** Begin **
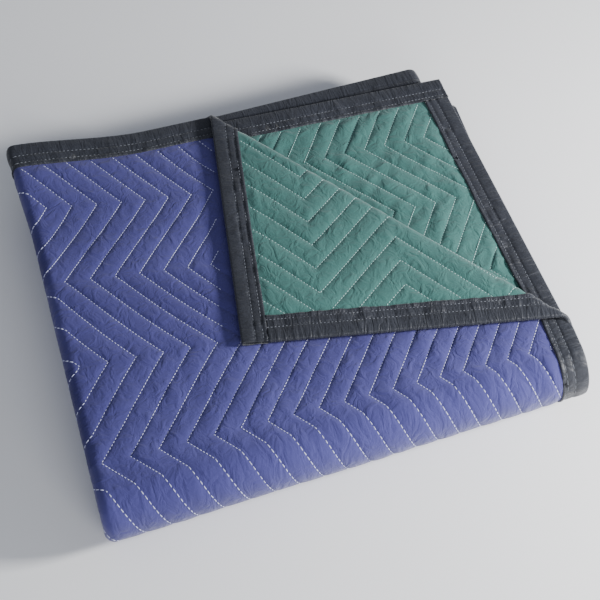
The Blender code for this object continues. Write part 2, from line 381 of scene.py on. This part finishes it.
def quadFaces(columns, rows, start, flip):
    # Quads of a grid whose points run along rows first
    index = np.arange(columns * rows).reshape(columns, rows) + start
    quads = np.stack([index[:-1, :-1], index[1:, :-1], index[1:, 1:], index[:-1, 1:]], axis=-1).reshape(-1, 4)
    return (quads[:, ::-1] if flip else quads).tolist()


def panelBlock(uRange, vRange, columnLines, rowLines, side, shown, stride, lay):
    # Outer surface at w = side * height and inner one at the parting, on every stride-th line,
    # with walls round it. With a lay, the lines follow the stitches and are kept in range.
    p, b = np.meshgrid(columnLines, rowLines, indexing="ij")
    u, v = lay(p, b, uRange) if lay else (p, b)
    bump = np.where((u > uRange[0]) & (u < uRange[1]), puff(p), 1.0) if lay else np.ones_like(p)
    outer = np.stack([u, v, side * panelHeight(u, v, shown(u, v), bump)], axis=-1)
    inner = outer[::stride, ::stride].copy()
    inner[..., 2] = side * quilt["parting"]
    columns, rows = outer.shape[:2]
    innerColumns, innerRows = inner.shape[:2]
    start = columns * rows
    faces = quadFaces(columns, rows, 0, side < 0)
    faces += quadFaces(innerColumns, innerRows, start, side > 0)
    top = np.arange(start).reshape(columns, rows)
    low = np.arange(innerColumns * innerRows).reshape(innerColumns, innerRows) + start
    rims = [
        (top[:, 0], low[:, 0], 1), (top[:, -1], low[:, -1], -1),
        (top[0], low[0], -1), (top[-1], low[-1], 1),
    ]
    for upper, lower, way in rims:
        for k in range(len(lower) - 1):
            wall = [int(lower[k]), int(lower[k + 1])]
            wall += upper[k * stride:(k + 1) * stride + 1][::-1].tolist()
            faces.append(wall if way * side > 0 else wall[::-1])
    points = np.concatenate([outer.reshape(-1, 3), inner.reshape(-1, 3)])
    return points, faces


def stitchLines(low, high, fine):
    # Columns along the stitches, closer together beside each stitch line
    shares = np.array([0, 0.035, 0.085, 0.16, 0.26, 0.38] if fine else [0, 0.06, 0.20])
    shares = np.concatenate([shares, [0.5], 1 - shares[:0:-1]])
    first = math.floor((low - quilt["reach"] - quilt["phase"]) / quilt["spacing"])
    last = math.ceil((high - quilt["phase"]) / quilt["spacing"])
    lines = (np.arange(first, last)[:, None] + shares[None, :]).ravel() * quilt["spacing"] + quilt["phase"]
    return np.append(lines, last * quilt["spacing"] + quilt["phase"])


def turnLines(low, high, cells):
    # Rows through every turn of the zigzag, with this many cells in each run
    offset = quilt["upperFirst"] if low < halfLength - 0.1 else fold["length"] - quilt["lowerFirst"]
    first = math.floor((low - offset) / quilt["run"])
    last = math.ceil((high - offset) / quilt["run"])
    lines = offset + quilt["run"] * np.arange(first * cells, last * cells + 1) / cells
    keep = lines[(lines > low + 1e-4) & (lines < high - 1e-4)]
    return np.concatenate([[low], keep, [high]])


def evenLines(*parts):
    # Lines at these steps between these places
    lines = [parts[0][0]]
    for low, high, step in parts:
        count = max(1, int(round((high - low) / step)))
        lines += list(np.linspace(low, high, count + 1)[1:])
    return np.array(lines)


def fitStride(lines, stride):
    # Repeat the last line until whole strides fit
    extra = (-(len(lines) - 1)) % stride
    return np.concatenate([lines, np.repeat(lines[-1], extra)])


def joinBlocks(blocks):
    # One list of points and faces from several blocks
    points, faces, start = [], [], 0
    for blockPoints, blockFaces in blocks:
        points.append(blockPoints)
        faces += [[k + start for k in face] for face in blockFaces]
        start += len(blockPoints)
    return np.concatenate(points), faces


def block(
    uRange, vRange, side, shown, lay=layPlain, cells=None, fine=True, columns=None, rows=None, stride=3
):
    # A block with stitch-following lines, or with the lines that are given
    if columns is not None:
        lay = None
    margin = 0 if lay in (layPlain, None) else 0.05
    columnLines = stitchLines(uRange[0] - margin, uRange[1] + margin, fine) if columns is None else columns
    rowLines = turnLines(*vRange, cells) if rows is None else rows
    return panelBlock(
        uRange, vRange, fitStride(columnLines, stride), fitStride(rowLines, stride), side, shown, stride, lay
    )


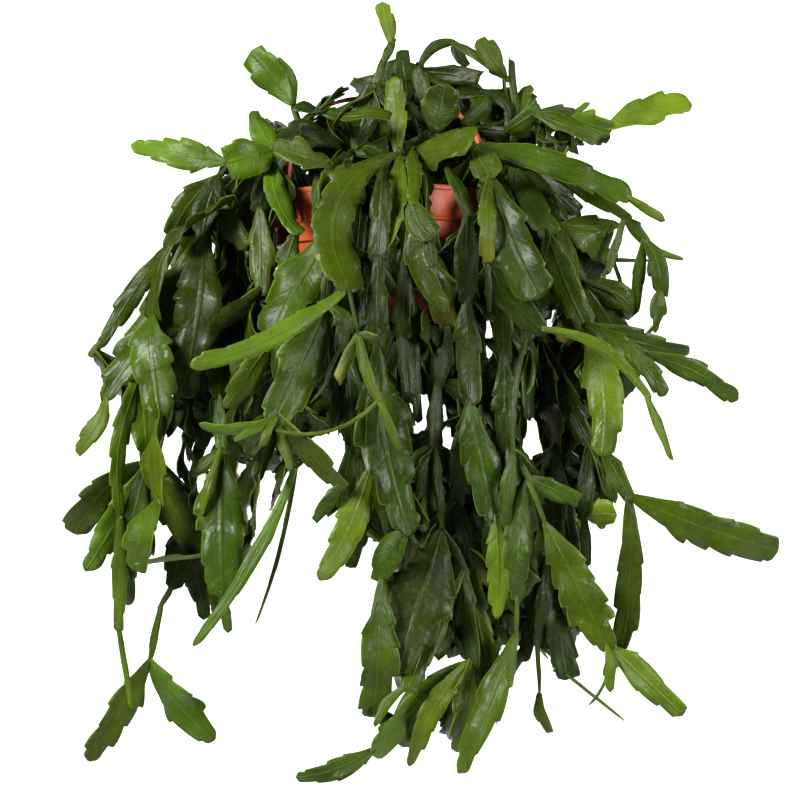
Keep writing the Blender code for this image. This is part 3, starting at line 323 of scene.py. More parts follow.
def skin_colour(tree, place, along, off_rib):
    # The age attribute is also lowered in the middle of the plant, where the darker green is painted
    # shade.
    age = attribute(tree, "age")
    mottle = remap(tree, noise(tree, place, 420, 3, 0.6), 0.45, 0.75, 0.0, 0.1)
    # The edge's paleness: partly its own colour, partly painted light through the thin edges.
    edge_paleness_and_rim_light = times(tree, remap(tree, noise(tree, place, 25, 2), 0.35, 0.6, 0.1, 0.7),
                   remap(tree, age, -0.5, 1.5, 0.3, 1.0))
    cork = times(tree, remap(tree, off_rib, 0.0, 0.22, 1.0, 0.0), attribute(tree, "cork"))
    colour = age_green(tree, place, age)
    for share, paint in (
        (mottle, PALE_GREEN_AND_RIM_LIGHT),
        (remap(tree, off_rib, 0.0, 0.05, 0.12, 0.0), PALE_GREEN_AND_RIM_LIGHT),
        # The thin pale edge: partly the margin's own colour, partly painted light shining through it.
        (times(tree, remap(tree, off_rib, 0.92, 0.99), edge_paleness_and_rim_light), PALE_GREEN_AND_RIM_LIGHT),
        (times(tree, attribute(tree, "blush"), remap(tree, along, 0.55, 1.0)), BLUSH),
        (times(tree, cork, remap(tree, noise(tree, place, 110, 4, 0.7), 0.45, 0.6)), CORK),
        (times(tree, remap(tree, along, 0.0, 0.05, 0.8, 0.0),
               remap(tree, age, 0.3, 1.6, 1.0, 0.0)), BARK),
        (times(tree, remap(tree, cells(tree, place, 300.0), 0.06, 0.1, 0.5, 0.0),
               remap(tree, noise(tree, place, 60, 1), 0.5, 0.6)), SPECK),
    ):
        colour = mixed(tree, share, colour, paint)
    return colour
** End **
(DIRECTION): Starting with the first line of the records, repeat every line up to and including the one containing "return (quads[:, ::-1]", and nothing else.

(SOLUTION FOR THIS PROBLEM):
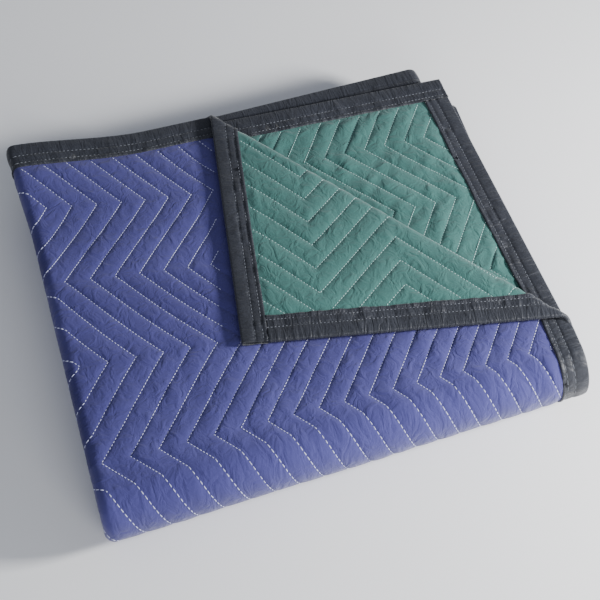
The Blender code for this object continues. Write part 2, from line 381 of scene.py on. This part finishes it.
def quadFaces(columns, rows, start, flip):
    # Quads of a grid whose points run along rows first
    index = np.arange(columns * rows).reshape(columns, rows) + start
    quads = np.stack([index[:-1, :-1], index[1:, :-1], index[1:, 1:], index[:-1, 1:]], axis=-1).reshape(-1, 4)
    return (quads[:, ::-1] if flip else quads).tolist()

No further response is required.